Your task is to repeat all of the material exactly.

(Collected data entries)
----------------

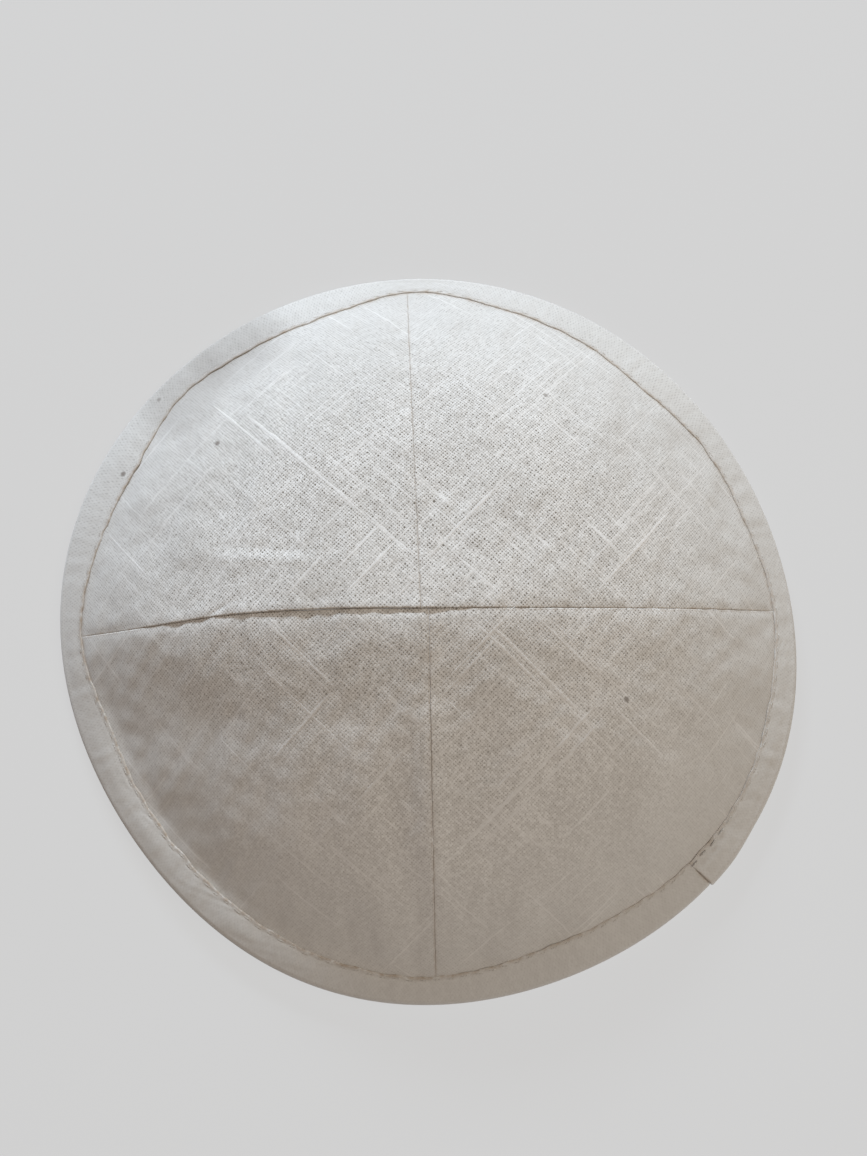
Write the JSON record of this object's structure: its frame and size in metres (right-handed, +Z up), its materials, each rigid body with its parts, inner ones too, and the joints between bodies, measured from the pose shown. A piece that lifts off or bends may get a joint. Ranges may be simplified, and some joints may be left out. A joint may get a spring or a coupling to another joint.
{
  "type": "kippah skullcap",
  "caption": "Shallow round cloth skullcap sewn from gore panels, with a tape folded over its rim; open and hollow underneath to sit on the crown of a head.",
  "frame": {"origin": "on the surface that the rim rests on, below the middle of the cap's outline", "axes": "+Z up through the crown, +Y to the back of the cap (the top of the picture), +X to the wearer's right"},
  "size_m": [0.166, 0.1648, 0.032],
  "materials": {
    "linen_cloth": "natural white slub linen, plain weave cut on the bias, matte",
    "linen_tape": "natural white linen tape, folded over the rim and stitched near its inner edge, matte"
  },
  "bodies": {
    "root": {"panel_back_left": "linen_cloth", "panel_back_right": "linen_cloth", "panel_front_left": "linen_cloth", "panel_front_right": "linen_cloth", "rim_binding": "linen_tape"}
  },
  "joints": []
}
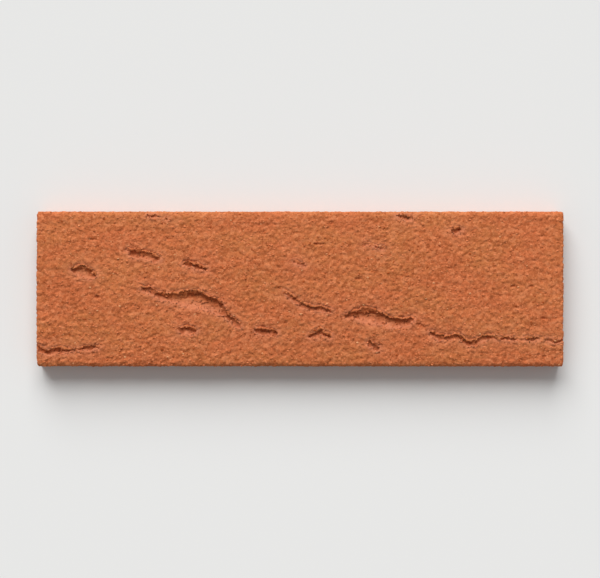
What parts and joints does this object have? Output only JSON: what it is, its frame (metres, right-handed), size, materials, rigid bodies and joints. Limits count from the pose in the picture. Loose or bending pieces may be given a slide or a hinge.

----------------

TASK ANSWER:
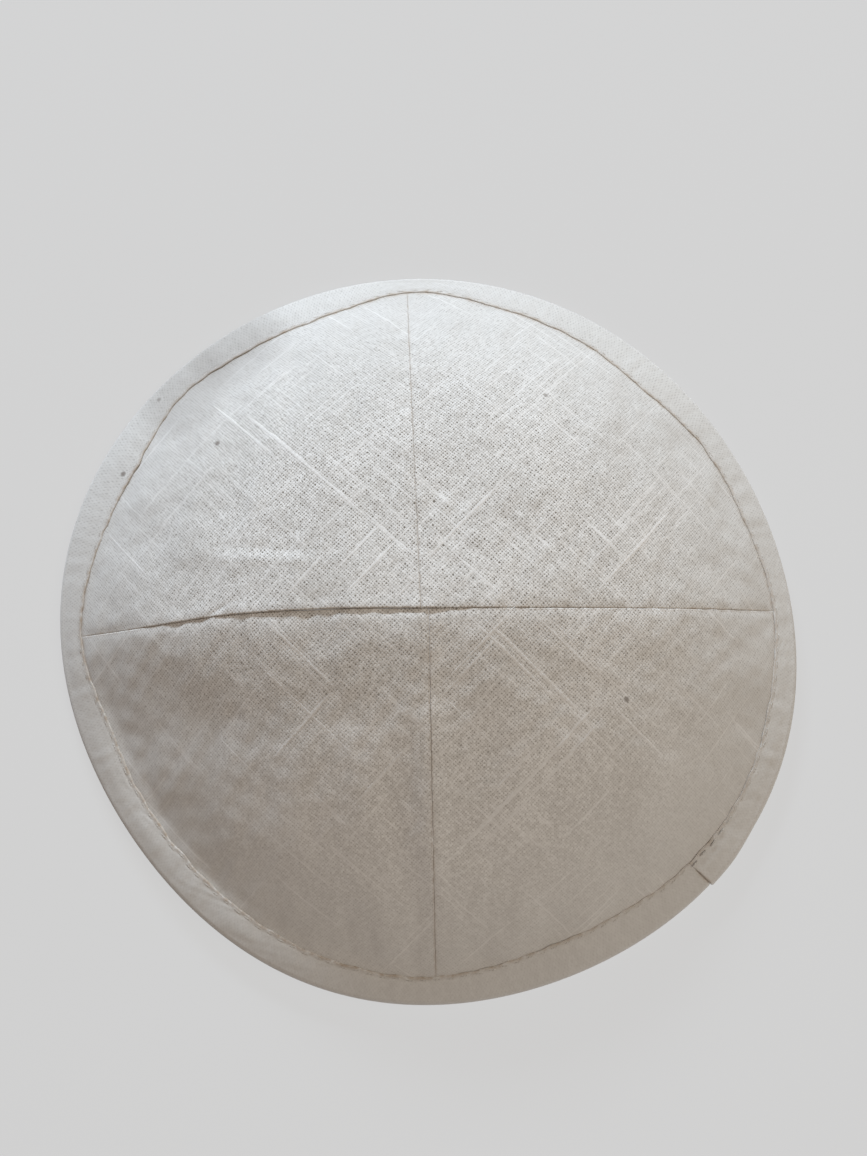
Write the JSON record of this object's structure: its frame and size in metres (right-handed, +Z up), its materials, each rigid body with its parts, inner ones too, and the joints between bodies, measured from the pose shown. A piece that lifts off or bends may get a joint. Ranges may be simplified, and some joints may be left out. A joint may get a spring or a coupling to another joint.
{
  "type": "kippah skullcap",
  "caption": "Shallow round cloth skullcap sewn from gore panels, with a tape folded over its rim; open and hollow underneath to sit on the crown of a head.",
  "frame": {"origin": "on the surface that the rim rests on, below the middle of the cap's outline", "axes": "+Z up through the crown, +Y to the back of the cap (the top of the picture), +X to the wearer's right"},
  "size_m": [0.166, 0.1648, 0.032],
  "materials": {
    "linen_cloth": "natural white slub linen, plain weave cut on the bias, matte",
    "linen_tape": "natural white linen tape, folded over the rim and stitched near its inner edge, matte"
  },
  "bodies": {
    "root": {"panel_back_left": "linen_cloth", "panel_back_right": "linen_cloth", "panel_front_left": "linen_cloth", "panel_front_right": "linen_cloth", "rim_binding": "linen_tape"}
  },
  "joints": []
}
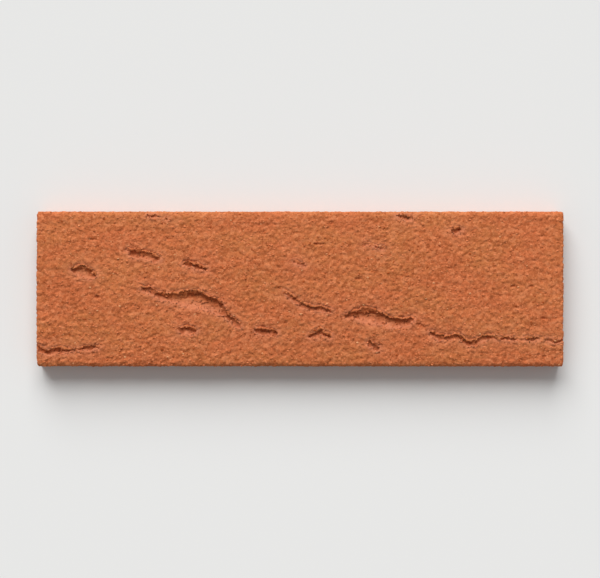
What parts and joints does this object have? Output only JSON: what it is, its frame (metres, right-handed), size, materials, rigid bodies and joints. Limits count from the pose in the picture. Loose or bending pieces may be given a slide or a hinge.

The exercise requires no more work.